Not very Flash
Thoughts on my first website*
I built my first website in the year 2000. It was built in Flash, naturally. I had tried building a site in HTML, painstakingly flipping between Dreamweaver’s WYSIWYG view and my copy of Netscape 4. There appeared to be little correlation between the two. It was so hard! This HTML stuff would never catch on.
In Flash you effectively drew yourself a website. At last, I was webdesigner! I set about crafting an awesome portfolio site that would undoubtedly showcase my work for the rest of my career.
The website was blue and the font was Arial, inexplicably all in lower case. Like most Flash sites of the period it eschewed all usability standards, contained no hard text and opened in a pop-up window. One in the eye for you Jakob Nielsen, with your yellow site for boring people! The piece de resistance was the opening animation that took 3 minutes to load and equally long to enjoy. This featured a series of flying screen grabs of my degree projects set to a repeating loop from a dance track.
There was an innovative take on navigation, an attempt at a 3D dice (perhaps inviting potential clients to take a chance on me?). A moving arrow pointed out the navigation, in case anyone hadn’t clocked quite how dreadful it was.
Cutting edge animation! Very proud at the time, not really rocking the party today
In this shiny new world of HTML5, it’s hard not to feel a little sad and nostalgic about Flash. At the time it felt so exciting and full of possibility.
Flash started its life as an animation package and joined the web in 1996. The technology was adopted by market leaders like MSN and Disney, it grew in popularity and spawned a derth of interactive web pages and games. It was bought by software giant Adobe in 2005. I remember this as the year I started designing all Web 2.0, we got a broadband connection and web video suddenly exploded. YouTube appeared, making it possible to upload and share video online and Flash became integral for enabling multimedia across the web.

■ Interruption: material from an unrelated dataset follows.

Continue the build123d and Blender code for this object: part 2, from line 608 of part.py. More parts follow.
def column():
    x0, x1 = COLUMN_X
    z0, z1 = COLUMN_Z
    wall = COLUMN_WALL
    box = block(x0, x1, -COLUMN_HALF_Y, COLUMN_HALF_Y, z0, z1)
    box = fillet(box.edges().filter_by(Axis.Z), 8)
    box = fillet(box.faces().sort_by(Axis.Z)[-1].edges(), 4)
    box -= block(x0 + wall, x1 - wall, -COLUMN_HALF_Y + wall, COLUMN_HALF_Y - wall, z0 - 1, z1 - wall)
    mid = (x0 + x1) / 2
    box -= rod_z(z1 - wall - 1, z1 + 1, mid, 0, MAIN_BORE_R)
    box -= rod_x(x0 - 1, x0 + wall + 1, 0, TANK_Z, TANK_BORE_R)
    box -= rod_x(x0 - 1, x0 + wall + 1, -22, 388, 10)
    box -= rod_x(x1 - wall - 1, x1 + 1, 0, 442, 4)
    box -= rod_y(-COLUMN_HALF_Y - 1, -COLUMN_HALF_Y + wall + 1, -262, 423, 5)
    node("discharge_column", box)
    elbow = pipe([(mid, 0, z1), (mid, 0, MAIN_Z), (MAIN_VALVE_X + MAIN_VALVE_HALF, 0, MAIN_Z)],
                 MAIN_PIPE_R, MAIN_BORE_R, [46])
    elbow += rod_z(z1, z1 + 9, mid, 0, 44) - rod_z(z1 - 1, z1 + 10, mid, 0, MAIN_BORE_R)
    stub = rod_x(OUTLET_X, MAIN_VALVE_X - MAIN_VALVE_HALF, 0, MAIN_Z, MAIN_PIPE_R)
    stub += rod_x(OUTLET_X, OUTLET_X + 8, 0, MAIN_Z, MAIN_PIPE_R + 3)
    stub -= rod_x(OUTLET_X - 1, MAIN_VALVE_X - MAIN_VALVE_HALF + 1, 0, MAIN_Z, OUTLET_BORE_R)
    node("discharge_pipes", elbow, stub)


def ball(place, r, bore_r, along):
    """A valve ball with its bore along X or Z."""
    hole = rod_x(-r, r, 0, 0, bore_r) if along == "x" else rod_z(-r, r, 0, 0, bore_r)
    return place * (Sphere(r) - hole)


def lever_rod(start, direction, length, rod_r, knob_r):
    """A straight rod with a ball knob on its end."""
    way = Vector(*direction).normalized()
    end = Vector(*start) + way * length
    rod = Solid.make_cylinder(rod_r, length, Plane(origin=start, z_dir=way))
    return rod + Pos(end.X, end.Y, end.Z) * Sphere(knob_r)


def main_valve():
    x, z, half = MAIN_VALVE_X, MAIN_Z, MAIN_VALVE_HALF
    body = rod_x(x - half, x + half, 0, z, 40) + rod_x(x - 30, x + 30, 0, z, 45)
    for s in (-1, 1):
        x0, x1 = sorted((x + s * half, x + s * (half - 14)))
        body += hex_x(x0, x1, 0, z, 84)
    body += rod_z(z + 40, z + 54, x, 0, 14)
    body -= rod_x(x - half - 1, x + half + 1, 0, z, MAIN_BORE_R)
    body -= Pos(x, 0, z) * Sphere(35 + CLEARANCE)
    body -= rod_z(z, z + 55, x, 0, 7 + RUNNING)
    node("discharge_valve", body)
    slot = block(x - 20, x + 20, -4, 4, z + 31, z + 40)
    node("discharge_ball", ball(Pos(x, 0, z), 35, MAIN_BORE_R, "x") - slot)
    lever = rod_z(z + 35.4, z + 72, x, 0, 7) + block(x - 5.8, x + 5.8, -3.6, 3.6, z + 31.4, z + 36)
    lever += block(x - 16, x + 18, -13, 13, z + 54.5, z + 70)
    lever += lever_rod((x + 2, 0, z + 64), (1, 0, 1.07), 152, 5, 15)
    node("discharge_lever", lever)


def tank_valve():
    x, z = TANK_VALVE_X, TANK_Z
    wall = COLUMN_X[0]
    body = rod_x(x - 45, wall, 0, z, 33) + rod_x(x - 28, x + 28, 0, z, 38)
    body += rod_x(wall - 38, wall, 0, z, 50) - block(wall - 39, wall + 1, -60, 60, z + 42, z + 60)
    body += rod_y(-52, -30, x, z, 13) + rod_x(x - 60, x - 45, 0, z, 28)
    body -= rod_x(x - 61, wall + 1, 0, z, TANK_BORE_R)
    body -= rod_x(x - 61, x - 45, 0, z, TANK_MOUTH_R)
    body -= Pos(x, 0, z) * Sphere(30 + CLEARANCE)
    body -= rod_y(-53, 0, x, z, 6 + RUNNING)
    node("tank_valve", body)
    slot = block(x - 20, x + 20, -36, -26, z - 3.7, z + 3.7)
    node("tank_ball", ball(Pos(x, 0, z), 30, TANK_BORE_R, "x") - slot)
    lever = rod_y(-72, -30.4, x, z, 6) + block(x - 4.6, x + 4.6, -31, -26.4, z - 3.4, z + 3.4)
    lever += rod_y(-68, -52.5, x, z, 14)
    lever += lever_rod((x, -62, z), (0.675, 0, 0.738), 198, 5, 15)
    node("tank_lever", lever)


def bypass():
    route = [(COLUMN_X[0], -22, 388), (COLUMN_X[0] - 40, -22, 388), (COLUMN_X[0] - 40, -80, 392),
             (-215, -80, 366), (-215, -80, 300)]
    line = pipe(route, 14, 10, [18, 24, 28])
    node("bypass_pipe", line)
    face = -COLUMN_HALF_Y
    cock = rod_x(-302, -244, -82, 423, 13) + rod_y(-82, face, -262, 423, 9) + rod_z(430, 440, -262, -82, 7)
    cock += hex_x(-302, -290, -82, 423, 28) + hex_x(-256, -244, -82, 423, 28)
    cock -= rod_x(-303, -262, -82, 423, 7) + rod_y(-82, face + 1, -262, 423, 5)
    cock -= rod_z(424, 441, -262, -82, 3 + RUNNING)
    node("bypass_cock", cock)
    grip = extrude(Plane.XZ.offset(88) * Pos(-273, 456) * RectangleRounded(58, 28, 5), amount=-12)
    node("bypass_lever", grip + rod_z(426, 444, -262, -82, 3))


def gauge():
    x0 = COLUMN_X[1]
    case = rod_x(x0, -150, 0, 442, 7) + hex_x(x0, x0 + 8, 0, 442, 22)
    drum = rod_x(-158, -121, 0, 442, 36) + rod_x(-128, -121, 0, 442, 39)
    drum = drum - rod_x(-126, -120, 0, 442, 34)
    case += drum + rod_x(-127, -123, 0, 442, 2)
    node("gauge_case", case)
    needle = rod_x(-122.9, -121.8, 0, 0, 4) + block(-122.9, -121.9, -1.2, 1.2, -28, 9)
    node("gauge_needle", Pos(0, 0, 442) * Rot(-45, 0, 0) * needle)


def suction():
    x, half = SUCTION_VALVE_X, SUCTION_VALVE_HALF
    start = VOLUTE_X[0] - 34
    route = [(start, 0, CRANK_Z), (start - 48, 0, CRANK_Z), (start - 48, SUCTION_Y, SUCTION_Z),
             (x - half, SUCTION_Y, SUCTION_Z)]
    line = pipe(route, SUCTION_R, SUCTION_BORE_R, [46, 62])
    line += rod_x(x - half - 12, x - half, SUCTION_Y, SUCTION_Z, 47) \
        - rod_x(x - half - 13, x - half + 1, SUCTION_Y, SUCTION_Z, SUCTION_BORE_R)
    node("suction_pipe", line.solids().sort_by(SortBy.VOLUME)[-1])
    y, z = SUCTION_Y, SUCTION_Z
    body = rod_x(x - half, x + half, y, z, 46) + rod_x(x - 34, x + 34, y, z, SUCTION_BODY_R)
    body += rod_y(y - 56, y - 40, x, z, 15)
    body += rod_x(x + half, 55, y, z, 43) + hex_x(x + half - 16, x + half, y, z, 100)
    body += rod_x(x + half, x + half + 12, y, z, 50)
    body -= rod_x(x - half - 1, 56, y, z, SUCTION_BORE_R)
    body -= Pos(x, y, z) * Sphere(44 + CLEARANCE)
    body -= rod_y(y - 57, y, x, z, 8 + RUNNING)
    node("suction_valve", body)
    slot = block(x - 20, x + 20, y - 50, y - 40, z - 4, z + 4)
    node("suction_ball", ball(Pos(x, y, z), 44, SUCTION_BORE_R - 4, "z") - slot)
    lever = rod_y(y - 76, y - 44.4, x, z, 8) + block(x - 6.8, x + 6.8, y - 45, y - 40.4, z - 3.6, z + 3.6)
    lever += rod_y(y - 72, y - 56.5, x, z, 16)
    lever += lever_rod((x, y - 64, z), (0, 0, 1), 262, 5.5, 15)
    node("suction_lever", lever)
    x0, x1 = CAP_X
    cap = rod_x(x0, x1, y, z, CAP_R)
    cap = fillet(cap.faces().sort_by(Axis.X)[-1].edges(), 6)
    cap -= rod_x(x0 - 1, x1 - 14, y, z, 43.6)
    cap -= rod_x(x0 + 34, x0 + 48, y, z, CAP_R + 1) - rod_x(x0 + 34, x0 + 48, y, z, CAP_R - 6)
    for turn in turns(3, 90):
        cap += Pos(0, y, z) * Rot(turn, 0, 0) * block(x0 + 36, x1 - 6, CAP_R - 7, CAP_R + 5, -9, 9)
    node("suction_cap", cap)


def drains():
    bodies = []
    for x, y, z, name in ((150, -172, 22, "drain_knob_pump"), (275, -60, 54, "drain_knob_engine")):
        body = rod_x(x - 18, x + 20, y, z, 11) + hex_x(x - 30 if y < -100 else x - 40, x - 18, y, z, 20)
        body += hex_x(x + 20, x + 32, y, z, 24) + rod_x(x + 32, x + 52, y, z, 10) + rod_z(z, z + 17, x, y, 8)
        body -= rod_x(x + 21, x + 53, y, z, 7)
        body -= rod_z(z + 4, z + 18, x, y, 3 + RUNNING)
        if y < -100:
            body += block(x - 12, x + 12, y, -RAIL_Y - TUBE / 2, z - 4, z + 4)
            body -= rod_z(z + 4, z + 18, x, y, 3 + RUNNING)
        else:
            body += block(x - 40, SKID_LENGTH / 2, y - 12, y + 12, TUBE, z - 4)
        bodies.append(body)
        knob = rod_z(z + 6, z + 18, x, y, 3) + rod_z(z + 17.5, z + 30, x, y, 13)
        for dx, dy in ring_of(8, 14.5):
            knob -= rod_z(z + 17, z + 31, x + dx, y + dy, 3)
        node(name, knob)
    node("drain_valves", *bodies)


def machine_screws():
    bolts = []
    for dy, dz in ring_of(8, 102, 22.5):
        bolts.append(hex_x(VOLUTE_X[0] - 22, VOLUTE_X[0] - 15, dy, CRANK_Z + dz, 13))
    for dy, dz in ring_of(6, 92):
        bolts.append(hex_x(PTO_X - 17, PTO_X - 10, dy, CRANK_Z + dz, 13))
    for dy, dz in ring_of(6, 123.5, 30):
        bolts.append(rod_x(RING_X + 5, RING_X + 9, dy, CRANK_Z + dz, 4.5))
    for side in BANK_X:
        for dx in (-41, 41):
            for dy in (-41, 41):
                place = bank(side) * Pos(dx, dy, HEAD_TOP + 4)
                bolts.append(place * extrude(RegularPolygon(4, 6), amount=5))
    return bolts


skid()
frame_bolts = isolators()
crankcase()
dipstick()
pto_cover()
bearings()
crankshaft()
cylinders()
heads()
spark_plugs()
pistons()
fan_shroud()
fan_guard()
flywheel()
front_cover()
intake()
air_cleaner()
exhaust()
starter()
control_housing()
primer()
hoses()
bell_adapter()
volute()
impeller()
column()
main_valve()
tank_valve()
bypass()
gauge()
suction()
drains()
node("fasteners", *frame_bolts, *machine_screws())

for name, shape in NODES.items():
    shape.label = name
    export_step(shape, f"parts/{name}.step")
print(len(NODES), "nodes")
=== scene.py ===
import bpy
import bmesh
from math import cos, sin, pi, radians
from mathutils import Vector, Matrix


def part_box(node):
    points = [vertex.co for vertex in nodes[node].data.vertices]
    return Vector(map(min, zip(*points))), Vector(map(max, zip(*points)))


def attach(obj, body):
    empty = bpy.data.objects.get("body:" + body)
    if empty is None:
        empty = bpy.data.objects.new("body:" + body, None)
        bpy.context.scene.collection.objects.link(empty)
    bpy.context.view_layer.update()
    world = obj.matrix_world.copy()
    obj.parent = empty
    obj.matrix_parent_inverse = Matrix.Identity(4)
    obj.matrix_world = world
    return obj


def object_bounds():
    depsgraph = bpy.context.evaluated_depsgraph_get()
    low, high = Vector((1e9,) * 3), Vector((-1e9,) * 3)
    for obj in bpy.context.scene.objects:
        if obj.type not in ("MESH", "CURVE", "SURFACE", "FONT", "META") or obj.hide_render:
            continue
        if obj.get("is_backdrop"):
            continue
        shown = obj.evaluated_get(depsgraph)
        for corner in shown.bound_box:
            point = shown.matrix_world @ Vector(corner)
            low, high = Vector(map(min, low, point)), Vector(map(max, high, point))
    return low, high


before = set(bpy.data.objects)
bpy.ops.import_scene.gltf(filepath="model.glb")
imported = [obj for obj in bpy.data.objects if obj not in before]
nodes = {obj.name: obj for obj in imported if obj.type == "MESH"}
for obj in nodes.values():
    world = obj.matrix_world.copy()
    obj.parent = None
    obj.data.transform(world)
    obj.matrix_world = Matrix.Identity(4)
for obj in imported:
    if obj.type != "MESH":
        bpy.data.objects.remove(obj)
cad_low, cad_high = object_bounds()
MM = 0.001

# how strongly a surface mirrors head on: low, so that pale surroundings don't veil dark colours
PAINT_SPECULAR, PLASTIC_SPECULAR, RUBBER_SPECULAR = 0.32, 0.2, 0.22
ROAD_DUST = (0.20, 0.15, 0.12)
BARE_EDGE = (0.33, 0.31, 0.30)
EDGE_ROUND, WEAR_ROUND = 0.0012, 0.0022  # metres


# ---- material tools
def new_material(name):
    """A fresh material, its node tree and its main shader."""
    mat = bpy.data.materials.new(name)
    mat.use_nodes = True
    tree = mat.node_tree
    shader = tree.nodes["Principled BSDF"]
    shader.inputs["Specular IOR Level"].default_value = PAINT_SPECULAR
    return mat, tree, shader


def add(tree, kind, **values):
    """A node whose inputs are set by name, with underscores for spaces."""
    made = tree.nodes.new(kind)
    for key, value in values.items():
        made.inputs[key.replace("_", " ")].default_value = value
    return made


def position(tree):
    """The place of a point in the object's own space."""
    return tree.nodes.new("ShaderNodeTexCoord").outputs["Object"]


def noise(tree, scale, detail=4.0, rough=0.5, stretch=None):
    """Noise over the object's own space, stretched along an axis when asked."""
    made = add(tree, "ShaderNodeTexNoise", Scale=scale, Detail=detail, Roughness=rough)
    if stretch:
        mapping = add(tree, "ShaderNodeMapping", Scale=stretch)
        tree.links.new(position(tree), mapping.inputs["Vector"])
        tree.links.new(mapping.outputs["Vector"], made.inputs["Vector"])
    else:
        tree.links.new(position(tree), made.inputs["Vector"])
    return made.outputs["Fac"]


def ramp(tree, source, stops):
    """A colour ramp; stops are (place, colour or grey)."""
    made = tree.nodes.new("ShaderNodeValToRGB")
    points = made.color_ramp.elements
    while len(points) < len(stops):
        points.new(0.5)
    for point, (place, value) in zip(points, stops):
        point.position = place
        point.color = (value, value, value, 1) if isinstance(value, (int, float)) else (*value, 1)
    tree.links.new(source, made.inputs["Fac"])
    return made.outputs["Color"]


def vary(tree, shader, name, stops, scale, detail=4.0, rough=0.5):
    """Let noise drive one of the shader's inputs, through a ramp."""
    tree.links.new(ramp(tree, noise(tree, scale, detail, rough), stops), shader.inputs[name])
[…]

It was getting all very exciting for Flash. Then in 2007, Apple released the iPhone.
The story goes that Adobe was in talks with Apple to make Flash work on the iPhone but it just didn’t cut it on a mobile processor. YouTube made the decision to offer up access to its videos in a format optimised for mobile phones, bypassing the need for Flash. The final nail in the coffin was Steve Job’s famous memo, Thoughts On Flash which denounced Flash, highlighting its many failings.
* The reason I’m getting all nostalgic about Flash is because of an email from 123-reg, inviting web designers to take part in a shared reminise about My 1st Website. And they’ve got a rather tasty MacBook Pro up for grabs…(not that I’m cheap date on the tech front).
I’m glad something’s prompted a rummage through my year 2000 CD archive – it’s nice to be reminded of how far I’ve come since my shabby beginnings at age 23. These days I would start by downloading a free HTML boilerplate and hit the ground running. Back then it was all so new, exciting and painfully homemade. Creating something in your bedroom that was suddenly visible to everyone online seemed like a revelation, your own small place on a world stage.
Keyframe animation did make me feel pretty flash. I hope the kids out there today get as excited about building their first site, despite never knowing the joy of a shape tween.